• The records
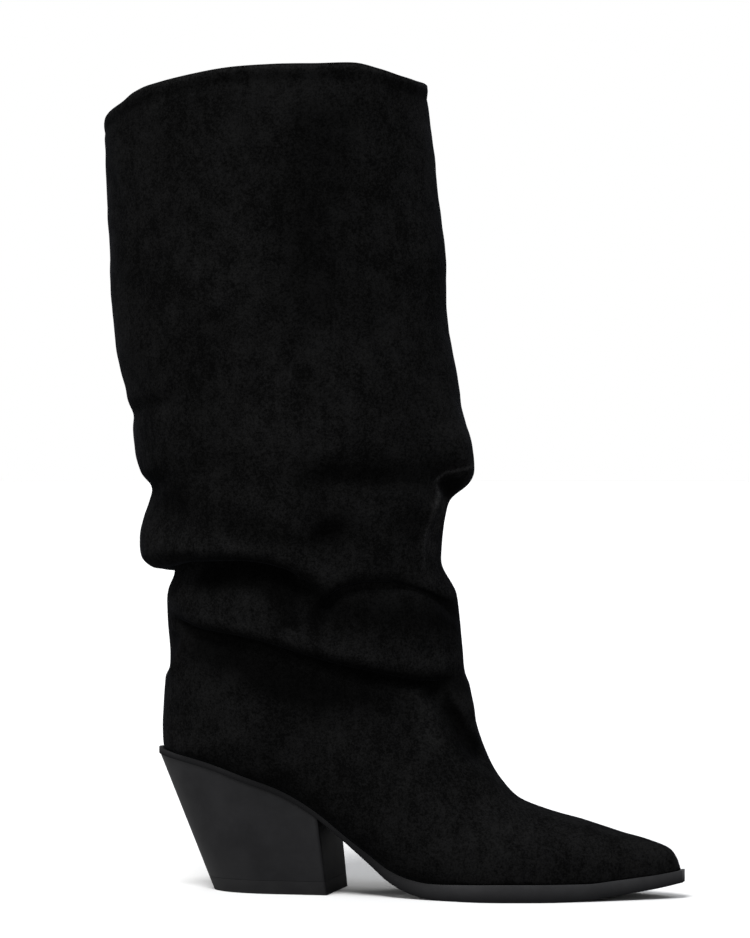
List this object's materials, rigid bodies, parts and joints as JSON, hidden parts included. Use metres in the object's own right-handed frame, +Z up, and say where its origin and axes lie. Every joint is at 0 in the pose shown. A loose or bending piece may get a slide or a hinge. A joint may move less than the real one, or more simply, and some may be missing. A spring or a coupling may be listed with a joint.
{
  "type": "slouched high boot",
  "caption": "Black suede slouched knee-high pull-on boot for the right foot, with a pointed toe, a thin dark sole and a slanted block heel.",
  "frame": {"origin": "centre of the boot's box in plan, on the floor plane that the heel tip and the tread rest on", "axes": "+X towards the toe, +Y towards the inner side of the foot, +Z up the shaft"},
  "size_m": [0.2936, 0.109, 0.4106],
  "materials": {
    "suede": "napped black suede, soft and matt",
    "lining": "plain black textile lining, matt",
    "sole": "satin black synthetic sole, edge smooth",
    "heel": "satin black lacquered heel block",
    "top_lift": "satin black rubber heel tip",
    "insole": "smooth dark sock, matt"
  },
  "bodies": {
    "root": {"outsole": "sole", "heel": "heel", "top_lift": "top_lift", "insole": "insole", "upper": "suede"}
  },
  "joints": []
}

==

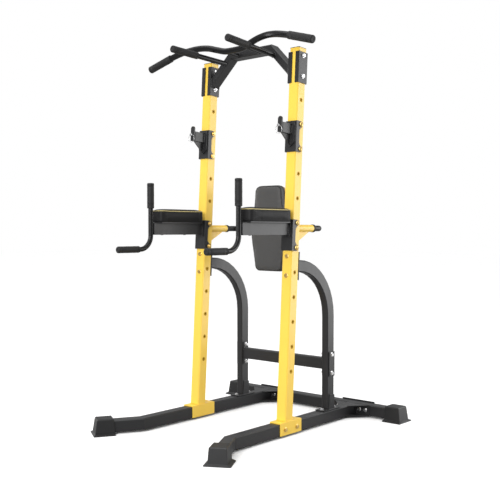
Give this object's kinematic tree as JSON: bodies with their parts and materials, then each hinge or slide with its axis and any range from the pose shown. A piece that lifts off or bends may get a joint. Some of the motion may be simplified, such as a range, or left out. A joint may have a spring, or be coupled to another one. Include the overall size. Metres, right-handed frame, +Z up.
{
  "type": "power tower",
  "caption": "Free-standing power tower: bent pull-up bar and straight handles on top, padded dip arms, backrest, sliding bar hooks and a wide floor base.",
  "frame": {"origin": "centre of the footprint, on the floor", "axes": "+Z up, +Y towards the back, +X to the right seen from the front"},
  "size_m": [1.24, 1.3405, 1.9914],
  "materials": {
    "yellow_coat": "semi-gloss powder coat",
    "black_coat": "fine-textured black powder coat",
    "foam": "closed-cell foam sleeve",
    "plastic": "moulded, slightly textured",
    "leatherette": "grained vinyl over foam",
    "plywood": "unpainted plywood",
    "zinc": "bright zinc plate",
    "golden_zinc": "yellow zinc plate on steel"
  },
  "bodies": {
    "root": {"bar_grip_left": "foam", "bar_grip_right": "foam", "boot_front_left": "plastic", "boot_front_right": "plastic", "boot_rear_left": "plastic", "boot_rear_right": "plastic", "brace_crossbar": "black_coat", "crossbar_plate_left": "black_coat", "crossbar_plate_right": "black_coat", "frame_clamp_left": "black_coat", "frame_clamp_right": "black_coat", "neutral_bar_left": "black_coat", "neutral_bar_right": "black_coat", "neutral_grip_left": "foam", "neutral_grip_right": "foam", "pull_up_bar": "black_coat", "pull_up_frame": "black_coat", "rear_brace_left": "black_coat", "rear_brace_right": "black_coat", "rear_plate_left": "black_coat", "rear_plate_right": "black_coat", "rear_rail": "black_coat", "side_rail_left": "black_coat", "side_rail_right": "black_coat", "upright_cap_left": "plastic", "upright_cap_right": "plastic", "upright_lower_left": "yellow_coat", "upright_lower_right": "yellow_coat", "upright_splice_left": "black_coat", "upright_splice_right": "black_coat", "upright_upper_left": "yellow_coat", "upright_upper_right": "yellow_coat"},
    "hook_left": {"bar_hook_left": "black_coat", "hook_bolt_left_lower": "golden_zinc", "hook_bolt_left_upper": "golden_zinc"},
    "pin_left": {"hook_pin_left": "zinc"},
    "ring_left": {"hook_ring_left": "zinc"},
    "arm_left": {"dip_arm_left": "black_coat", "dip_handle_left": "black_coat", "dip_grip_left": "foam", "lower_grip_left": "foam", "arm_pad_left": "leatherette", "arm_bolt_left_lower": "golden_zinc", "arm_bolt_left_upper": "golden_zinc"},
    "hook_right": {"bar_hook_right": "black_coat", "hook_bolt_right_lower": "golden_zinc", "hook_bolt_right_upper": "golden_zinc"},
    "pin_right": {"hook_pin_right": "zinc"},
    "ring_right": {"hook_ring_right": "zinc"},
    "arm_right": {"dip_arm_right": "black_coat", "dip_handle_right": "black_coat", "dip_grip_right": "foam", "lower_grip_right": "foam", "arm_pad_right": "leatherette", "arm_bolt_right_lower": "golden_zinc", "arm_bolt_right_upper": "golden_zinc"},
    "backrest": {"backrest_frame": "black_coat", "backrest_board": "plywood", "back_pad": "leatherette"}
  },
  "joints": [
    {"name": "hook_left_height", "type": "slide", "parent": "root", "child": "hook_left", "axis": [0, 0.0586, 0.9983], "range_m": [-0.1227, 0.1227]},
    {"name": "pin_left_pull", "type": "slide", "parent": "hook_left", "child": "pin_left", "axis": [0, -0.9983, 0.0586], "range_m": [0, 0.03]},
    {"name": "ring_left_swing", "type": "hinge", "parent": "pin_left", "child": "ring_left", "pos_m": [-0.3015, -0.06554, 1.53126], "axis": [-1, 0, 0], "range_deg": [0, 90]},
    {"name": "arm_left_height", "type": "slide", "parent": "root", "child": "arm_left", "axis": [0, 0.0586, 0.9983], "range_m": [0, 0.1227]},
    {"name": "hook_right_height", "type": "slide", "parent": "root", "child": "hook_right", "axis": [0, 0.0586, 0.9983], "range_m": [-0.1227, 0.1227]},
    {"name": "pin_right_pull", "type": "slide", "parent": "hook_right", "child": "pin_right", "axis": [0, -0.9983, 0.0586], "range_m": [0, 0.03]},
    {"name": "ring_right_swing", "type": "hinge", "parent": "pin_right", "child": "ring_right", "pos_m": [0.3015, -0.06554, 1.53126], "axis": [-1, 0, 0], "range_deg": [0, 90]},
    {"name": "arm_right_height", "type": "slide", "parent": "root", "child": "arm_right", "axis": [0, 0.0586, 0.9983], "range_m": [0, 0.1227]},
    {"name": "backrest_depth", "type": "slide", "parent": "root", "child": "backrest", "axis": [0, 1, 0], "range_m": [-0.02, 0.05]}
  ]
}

...

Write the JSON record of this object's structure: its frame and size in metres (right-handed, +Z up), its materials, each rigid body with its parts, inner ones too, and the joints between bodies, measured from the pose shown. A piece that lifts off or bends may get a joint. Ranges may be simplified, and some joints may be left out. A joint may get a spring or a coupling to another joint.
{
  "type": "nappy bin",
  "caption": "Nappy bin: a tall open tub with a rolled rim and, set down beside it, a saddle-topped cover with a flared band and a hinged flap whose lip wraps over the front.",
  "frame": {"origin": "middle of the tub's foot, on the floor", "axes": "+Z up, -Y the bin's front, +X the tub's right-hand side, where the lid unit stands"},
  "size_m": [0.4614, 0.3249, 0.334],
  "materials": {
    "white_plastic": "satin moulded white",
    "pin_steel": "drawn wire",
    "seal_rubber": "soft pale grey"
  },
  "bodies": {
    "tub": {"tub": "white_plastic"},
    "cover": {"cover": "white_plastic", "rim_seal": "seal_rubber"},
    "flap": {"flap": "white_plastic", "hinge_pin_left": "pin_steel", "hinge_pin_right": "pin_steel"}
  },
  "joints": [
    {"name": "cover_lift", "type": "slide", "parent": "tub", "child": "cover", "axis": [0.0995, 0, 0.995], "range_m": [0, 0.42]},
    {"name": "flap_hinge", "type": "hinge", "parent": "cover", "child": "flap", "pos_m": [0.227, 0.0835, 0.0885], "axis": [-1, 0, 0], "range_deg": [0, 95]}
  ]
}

• What is required
Show every line above in which the word "where" occurs.

• Solution
List this object's materials, rigid bodies, parts and joints as JSON, hidden parts included. Use metres in the object's own right-handed frame, +Z up, and say where its origin and axes lie. Every joint is at 0 in the pose shown. A loose or bending piece may get a slide or a hinge. A joint may move less than the real one, or more simply, and some may be missing. A spring or a coupling may be listed with a joint.
  "frame": {"origin": "middle of the tub's foot, on the floor", "axes": "+Z up, -Y the bin's front, +X the tub's right-hand side, where the lid unit stands"},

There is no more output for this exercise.